To that end, I say: I'm grateful for the journey in its complexity, in its lessons, in its blackness, in its light. And on tomorrow's journey, I will look for some levity...


Day 335 - Tuesday May 15, 2012
Praise be! I got an assistant and she started today and I don't feel like I'm drowning anymore at work I feel like I can take a breath now can't you tell?

Also, here's to finally trying Tacos Leo and some delicious al pastor.


Tuesday, February 28, 2012

Day 256 - 259: February Blessings

Day 256 - Saturday, February 25
After a whirlwind week, I needed the peace of a solo 7 mile hike in Griffith Park. Nothing like the natural world to return you to sanity and a place of peace.


Day 257 - Sunday, February 26
I did my taxes. So grateful for refunds!

Day 258 - Monday, February 27

I have the best sister in the world. If I could have picked, I would have picked her out of all the possible sisters. Happy birthday Laura! I'm so glad you're in my life.

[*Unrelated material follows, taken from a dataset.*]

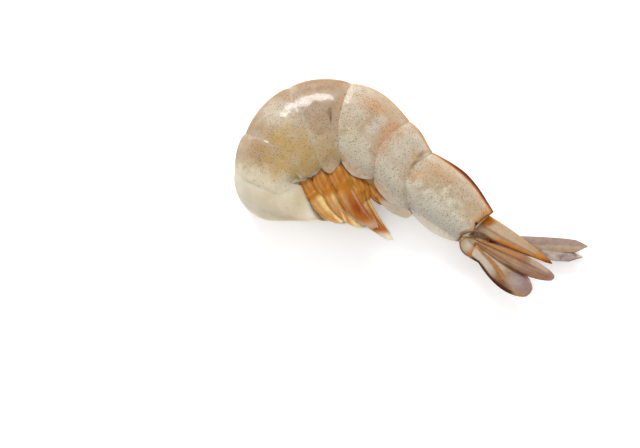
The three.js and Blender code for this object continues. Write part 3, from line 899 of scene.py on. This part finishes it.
def telson_relief(u, v):
    """Two ridges with a groove between them."""
    raised = 0.30 * (ridge(v, 0.55, 0.12) + ridge(v, -0.55, 0.12)) - 0.22 * ridge(v, 0, 0.3)
    return raised * (1 - u) ** 0.5


def exopod_line(u):
    """Where the slanting ridge of the outer blade runs across it."""
    return 0.60 - 1.75 * u


def exopod_relief(u, v):
    """A slanting ridge with a groove beside it, and a raised outer margin."""
    line, fade = exopod_line(u), until(u, 0.7, 0.2)
    return (0.30 * ridge(v, line, 0.11) * fade + 0.14 * ridge(v, -0.9, 0.12)
            - 0.10 * ridge(v, line + 0.3, 0.15) * fade)


def endopod_relief(u, v):
    """Two ridges and a groove that run the length of the inner blade."""
    raised = 0.28 * ridge(v, 0.16, 0.10) + 0.12 * ridge(v, -0.55, 0.1) - 0.10 * ridge(v, -0.15, 0.12)
    return raised * (1 - u) ** 0.5


def paint_telson(settings, u, v, points):
    """Tail spike: tan, with a whitish middle, an orange root and margins, and a brown tip."""
    ragged = soft_noise(points, 1.4, 51)
    triangle = smooth((0.17 + 0.06 * v - u) / 0.05) * after(v, -0.60, 0.4)
    lower = smooth((-v - 0.66 - 0.08 * ragged) / 0.12) * after(u, 0.20, 0.15)
    return painted(settings, "telson_colour", [
        ("pale", 0.45 * ridge(v, 0.05, 0.75) * until(u, 0.80, 0.5)),
        ("orange", 0.55 * ridge(v, 0.66, 0.06) * after(u, 0.08, 0.1)),
        ("orange", 0.80 * after(v, 0.84, 0.08)),
        ("brown", 0.70 * after(v, 0.93, 0.05)),
        ("orange", triangle),
        ("orange", 0.95 * lower),
        ("brown", 0.75 * ridge(v, -0.55, 0.07) * between(u, 0.05, 0.8, 0.06)),
        ("brown", 0.70 * after(-v, 0.90, 0.06) * smooth(u / 0.1)),
        ("orange", 0.85 * smooth((u - 0.70 + 0.05 * ragged) / 0.15)),
        ("brown", 0.95 * smooth((u - 0.86 + 0.04 * ragged) / 0.10)),
    ]), 0.5 * (1 - u)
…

Day 259 - Tuesday, February 28
Today was the day I started riding my bike to work! Oh goodness I will get in shape fast - it's 7.2 miles each way.

Sweet wheels!

Wednesday, February 8, 2012

Days 236 - 239

Day 236 - February 5
Seven miles in Griffith Park on a sunny Sunday morning. Alone. Bliss.

Day 237 - February 6
After winning $70 on the pool at our Superbowl party yesterday (Go Giants!), I bought myself a new pair of spry red shoes I've been eyeing for a while. So excited to wear them!

Day 238 - February 7
Tonight I got to catch up with a friend and mentor from New York, Catherine Fukushima. We had dinner at True Food Kitchen, a great place in Santa Monica. Dinner was so delicious! And it was great to catch up.

Day 239 - February 8
Today I am running a diversity & inclusion summit at Mattel. Their Asian employees group made up a list of the best places to get Asian food (everything from Vietnam to India!) in LA, on a map with names of restaurants and the must-try dishes there. Score! Can't wait to try SE Asian noodle soup, chicken korma, moon dumplings (!), and all sorts of other delights here in SoCal someday soon!